Friday, 25 September 2015

(KHAYE) KHAYKE GROSMAN (HAIKA GROSSMAN)

(KHAYE) KHAYKE GROSMAN (HAIKA GROSSMAN) (November 20, 1919-May 26, 1996)
            She was born in Bialystok, Poland, into a well-to-do family.  She graduated from a Hebrew high school in Bialystok and for a time lived on a settlement training for work on the land in Palestine.  From her earliest years, she was active in the Zionist pioneer youth movement of Hashomer Hatsair (The young guard).  She was a speaker and lecturer.  At the beginning of WWII, she was in Vilna for a short time, later returning to Bialystok where she was a member of the command headquarters of the Jewish fighting organization.  She directed a partisan division in the forest around Bialystok, and later was in the leadership of the Bialystok ghetto uprising.  Thereafter she moved to Warsaw, where she served as a liaison officer to the headquarters of the Jewish fighting organization (Zhob) from the Aryan side.  After the war she represented Hashomer Hatsair in the central committee of Jews in Poland, and in May 1946 she participated in the Jewish delegation to the United States.  She was living in Israel from 1948.  She was a member of Kibbutz Loḥame Hagetaot (Fighters of the ghettos) in the Galilee.  She began writing in her youth in the publications of Hashomer Hatsair in Poland—in Yiddish, Hebrew, and Polish.  After WWII, she wrote for: Dos naye lebn (The new life), Al hamishmar (On guard), Unzer vort (Our word), and Mosty (Bridges) in Lodz (1946-1948), as well as Oyfkum (Arise) in Warsaw, among others.  Among her books: Anshe hamaḥteret (People in the underground) (Merḥavya, 1950), 417 pp., concerning the lives of Jewish underground fighters and partisans.
[N.B. There are German and English translations of this book.  Grosman went on become a Mapam member of the Knesset from 1969 to 1988 (with a break, 1981-1984)—JAF.]

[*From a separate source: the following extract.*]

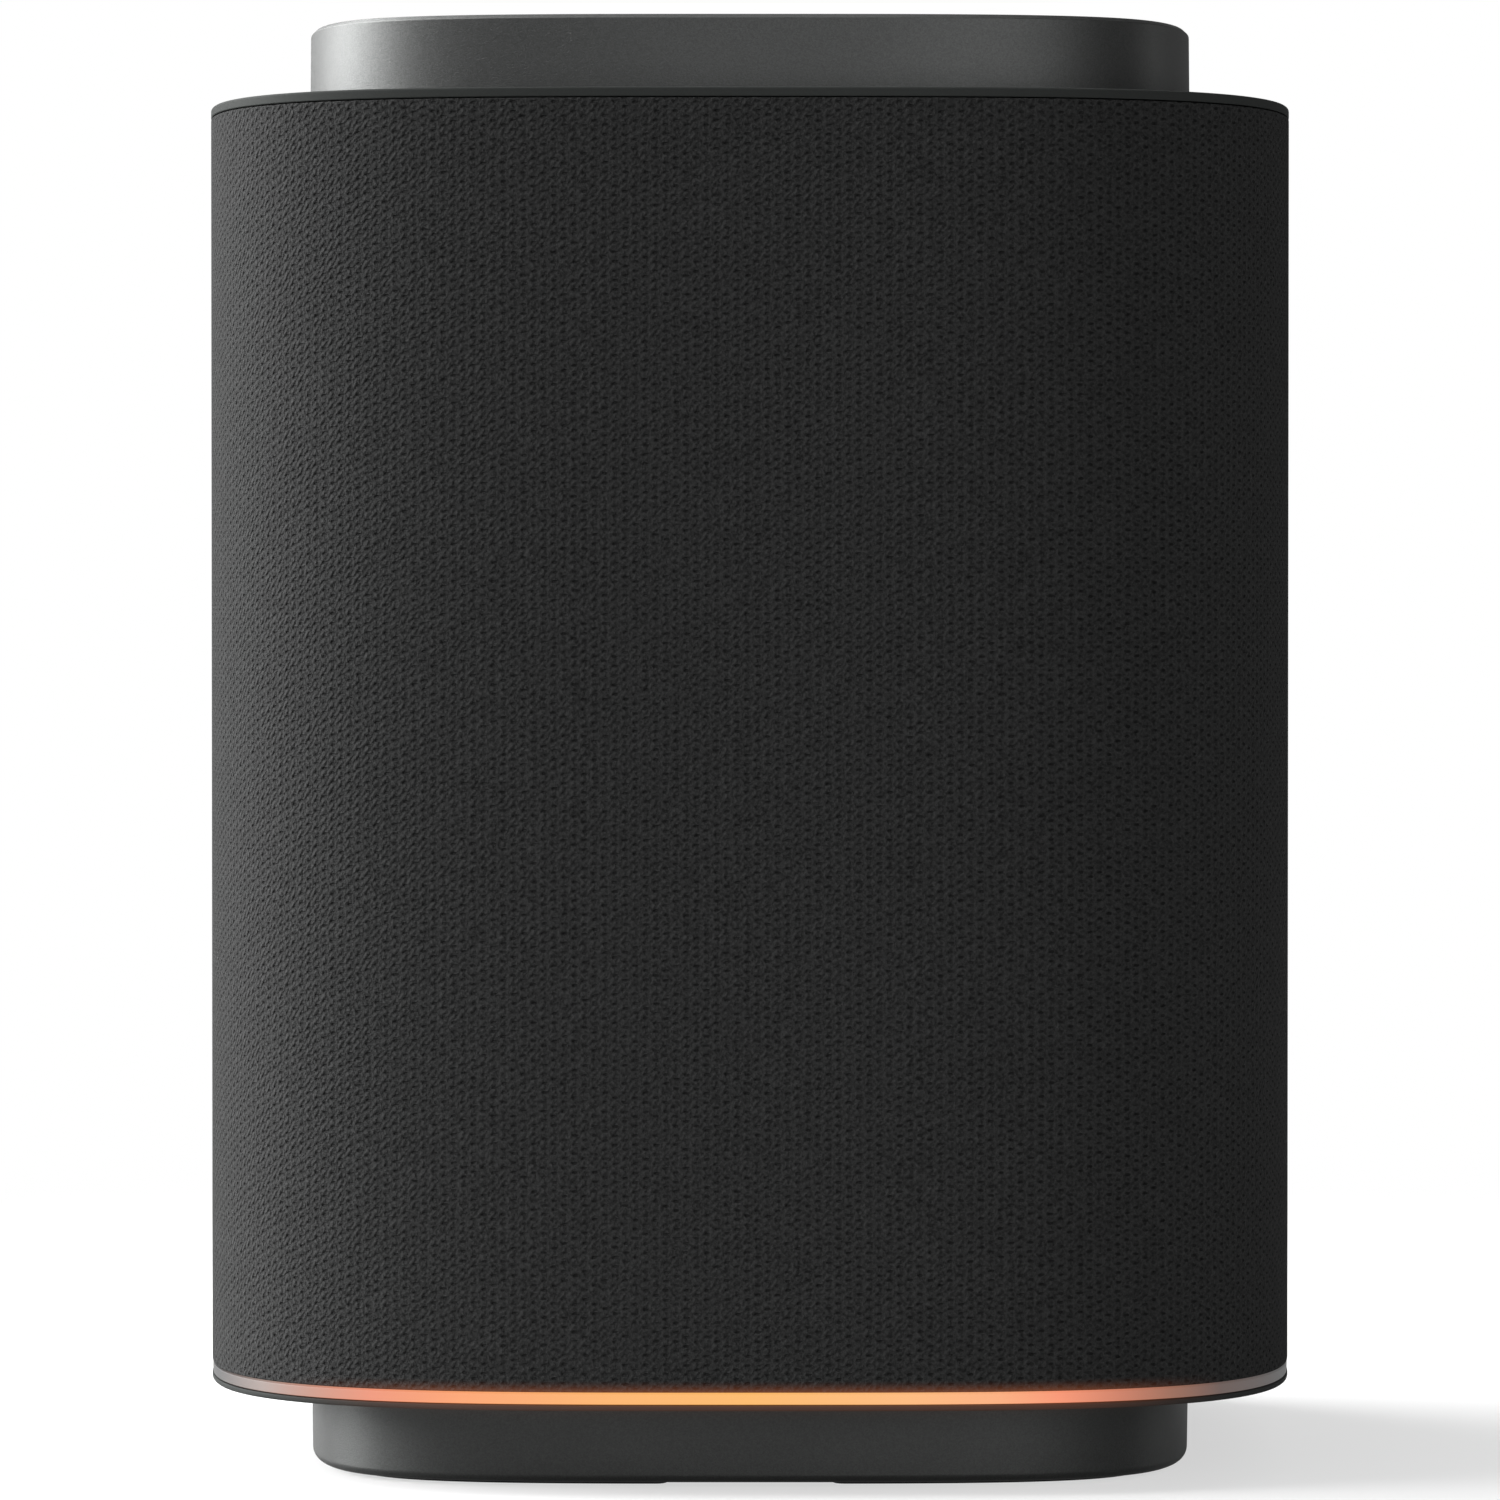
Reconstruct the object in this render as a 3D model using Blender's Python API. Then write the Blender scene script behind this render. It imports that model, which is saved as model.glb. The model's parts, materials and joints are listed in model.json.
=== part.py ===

Sources: Byalkistoker shtime (New York) (February-March 1945); M. Nayshtat, Khurbn un oyfshtand fun di yidn in varshe (Holocaust and uprising of the Jews in Warsaw) (Tel Aviv, 1948), pp. 129, 166, 216; Kh. Vital, in Forverts (New York) (May 25, 1946); Kh. Yafe, in Tog (New York) (June 8, 1946); Dr. M. Dvorzhetski (Mark Dvorzetsky), Yerusholayim delite in kamf un umkum (The Jerusalem of Lithuania in struggle and death) (Paris, 1948), p. 366; B. Mark, Der oyfshtand in byalistoker geto (The uprising in the Bialystok ghetto) (Warsaw, 1950), p. 11; Dr. F. Fridman, in Byalistoker shtime (September-October 1951).